*AIM*
Consider the listing below. Extract exactly the lines from the line containing "the right one." to the line containing "cad_parts[node].hide_render = cad_parts[node].hide_viewport", both included.

*EXERCISE DATA*
★ ★ ★ ★ ★
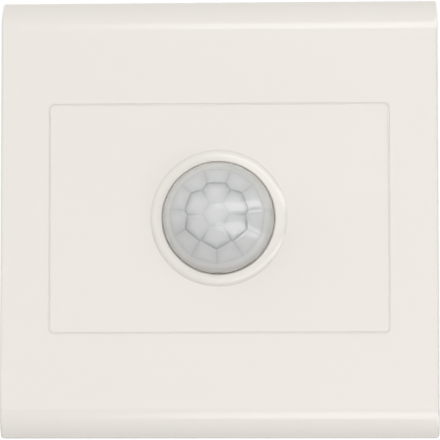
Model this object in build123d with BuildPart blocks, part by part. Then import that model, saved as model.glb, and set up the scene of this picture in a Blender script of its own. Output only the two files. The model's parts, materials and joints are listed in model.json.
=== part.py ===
★ ★ ★ ★ ★
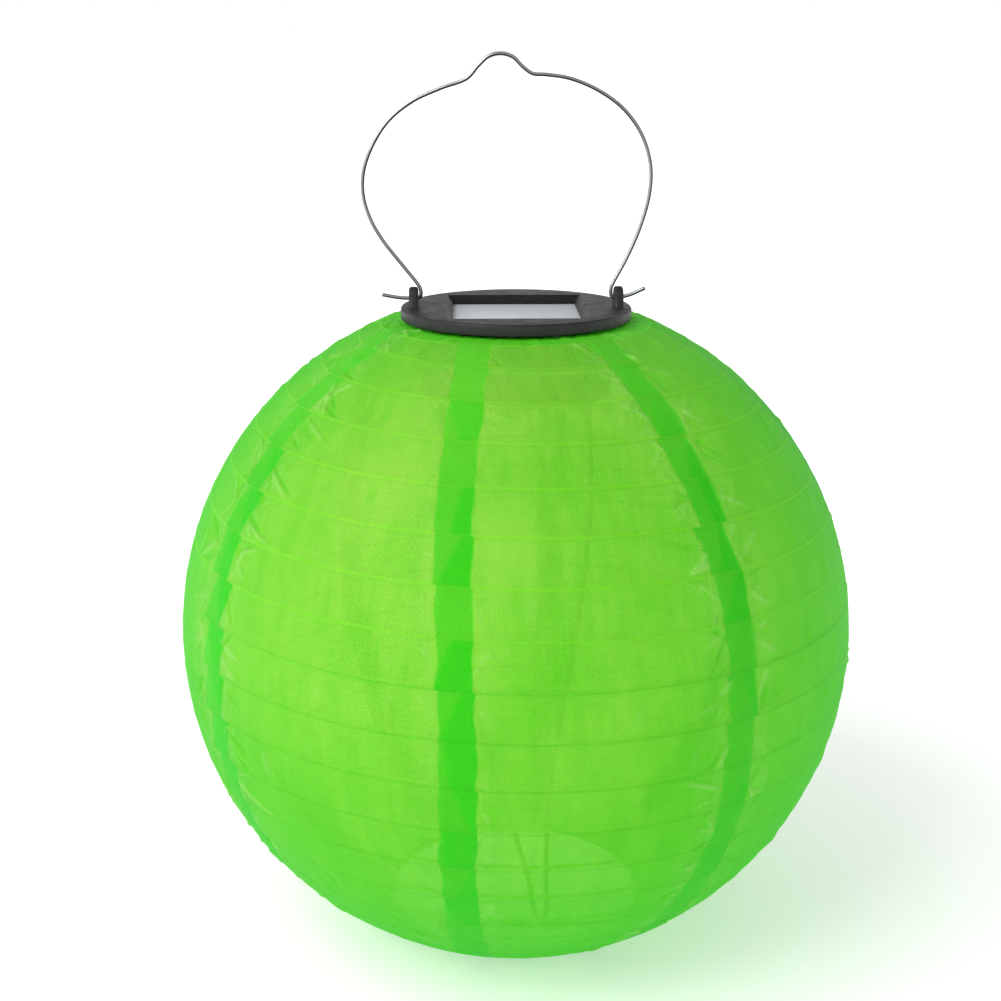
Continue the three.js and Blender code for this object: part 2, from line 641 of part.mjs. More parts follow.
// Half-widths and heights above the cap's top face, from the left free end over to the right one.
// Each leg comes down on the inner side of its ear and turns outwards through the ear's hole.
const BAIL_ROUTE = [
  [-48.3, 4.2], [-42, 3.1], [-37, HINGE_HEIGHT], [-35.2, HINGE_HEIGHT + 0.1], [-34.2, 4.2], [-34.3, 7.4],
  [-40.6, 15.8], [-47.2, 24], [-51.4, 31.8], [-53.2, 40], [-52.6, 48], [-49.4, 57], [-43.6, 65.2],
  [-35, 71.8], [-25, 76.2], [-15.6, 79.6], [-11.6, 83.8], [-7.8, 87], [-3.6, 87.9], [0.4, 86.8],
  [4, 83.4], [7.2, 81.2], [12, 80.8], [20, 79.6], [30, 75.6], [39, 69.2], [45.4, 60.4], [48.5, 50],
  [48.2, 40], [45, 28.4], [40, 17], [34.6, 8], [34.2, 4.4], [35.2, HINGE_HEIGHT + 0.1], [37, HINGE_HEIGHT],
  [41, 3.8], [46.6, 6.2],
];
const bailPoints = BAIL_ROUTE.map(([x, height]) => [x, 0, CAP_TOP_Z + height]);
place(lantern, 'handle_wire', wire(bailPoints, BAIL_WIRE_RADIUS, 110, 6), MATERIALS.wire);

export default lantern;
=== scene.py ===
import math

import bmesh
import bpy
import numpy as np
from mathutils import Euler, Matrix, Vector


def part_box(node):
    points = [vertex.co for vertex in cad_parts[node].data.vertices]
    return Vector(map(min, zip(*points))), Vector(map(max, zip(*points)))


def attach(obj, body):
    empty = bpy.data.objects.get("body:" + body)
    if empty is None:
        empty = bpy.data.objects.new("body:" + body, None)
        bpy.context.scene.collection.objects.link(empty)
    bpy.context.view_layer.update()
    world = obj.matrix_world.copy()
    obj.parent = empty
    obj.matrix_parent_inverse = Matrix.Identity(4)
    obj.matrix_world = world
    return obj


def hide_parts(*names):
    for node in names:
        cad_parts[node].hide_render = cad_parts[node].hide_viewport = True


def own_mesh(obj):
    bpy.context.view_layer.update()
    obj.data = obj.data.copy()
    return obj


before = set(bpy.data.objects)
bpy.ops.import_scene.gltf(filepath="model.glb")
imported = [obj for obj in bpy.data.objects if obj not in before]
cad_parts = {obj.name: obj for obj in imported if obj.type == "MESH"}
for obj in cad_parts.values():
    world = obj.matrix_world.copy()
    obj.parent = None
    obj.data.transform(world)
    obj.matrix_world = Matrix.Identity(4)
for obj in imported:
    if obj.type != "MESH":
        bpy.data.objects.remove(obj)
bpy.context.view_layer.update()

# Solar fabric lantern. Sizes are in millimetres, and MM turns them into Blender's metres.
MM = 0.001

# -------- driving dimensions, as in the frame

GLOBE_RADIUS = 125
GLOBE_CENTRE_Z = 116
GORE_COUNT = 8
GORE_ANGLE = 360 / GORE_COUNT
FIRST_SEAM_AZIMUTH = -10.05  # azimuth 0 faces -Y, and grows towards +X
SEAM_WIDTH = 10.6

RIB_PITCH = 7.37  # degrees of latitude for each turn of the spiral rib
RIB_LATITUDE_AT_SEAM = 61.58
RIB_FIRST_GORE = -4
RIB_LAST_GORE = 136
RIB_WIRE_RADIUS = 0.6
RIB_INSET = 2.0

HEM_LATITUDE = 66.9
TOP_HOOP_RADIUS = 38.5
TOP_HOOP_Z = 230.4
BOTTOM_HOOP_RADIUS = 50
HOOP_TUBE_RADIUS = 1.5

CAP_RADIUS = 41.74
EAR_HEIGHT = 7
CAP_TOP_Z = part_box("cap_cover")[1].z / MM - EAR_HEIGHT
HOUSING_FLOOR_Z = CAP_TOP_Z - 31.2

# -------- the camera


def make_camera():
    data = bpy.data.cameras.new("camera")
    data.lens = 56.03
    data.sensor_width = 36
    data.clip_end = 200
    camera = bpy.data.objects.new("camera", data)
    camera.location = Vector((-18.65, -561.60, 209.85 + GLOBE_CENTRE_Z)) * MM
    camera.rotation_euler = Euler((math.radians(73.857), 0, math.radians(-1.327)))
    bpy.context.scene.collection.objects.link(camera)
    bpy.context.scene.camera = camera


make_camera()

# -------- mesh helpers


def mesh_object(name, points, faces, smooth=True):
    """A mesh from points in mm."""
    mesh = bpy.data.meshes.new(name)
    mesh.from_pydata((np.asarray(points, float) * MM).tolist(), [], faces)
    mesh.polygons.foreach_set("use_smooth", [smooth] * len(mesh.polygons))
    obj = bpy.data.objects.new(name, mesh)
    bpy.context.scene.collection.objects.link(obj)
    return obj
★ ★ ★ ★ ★
*RESULT BELOW*
// Half-widths and heights above the cap's top face, from the left free end over to the right one.
// Each leg comes down on the inner side of its ear and turns outwards through the ear's hole.
const BAIL_ROUTE = [
  [-48.3, 4.2], [-42, 3.1], [-37, HINGE_HEIGHT], [-35.2, HINGE_HEIGHT + 0.1], [-34.2, 4.2], [-34.3, 7.4],
  [-40.6, 15.8], [-47.2, 24], [-51.4, 31.8], [-53.2, 40], [-52.6, 48], [-49.4, 57], [-43.6, 65.2],
  [-35, 71.8], [-25, 76.2], [-15.6, 79.6], [-11.6, 83.8], [-7.8, 87], [-3.6, 87.9], [0.4, 86.8],
  [4, 83.4], [7.2, 81.2], [12, 80.8], [20, 79.6], [30, 75.6], [39, 69.2], [45.4, 60.4], [48.5, 50],
  [48.2, 40], [45, 28.4], [40, 17], [34.6, 8], [34.2, 4.4], [35.2, HINGE_HEIGHT + 0.1], [37, HINGE_HEIGHT],
  [41, 3.8], [46.6, 6.2],
];
const bailPoints = BAIL_ROUTE.map(([x, height]) => [x, 0, CAP_TOP_Z + height]);
place(lantern, 'handle_wire', wire(bailPoints, BAIL_WIRE_RADIUS, 110, 6), MATERIALS.wire);

export default lantern;
=== scene.py ===
import math

import bmesh
import bpy
import numpy as np
from mathutils import Euler, Matrix, Vector


def part_box(node):
    points = [vertex.co for vertex in cad_parts[node].data.vertices]
    return Vector(map(min, zip(*points))), Vector(map(max, zip(*points)))


def attach(obj, body):
    empty = bpy.data.objects.get("body:" + body)
    if empty is None:
        empty = bpy.data.objects.new("body:" + body, None)
        bpy.context.scene.collection.objects.link(empty)
    bpy.context.view_layer.update()
    world = obj.matrix_world.copy()
    obj.parent = empty
    obj.matrix_parent_inverse = Matrix.Identity(4)
    obj.matrix_world = world
    return obj


def hide_parts(*names):
    for node in names:
        cad_parts[node].hide_render = cad_parts[node].hide_viewport = True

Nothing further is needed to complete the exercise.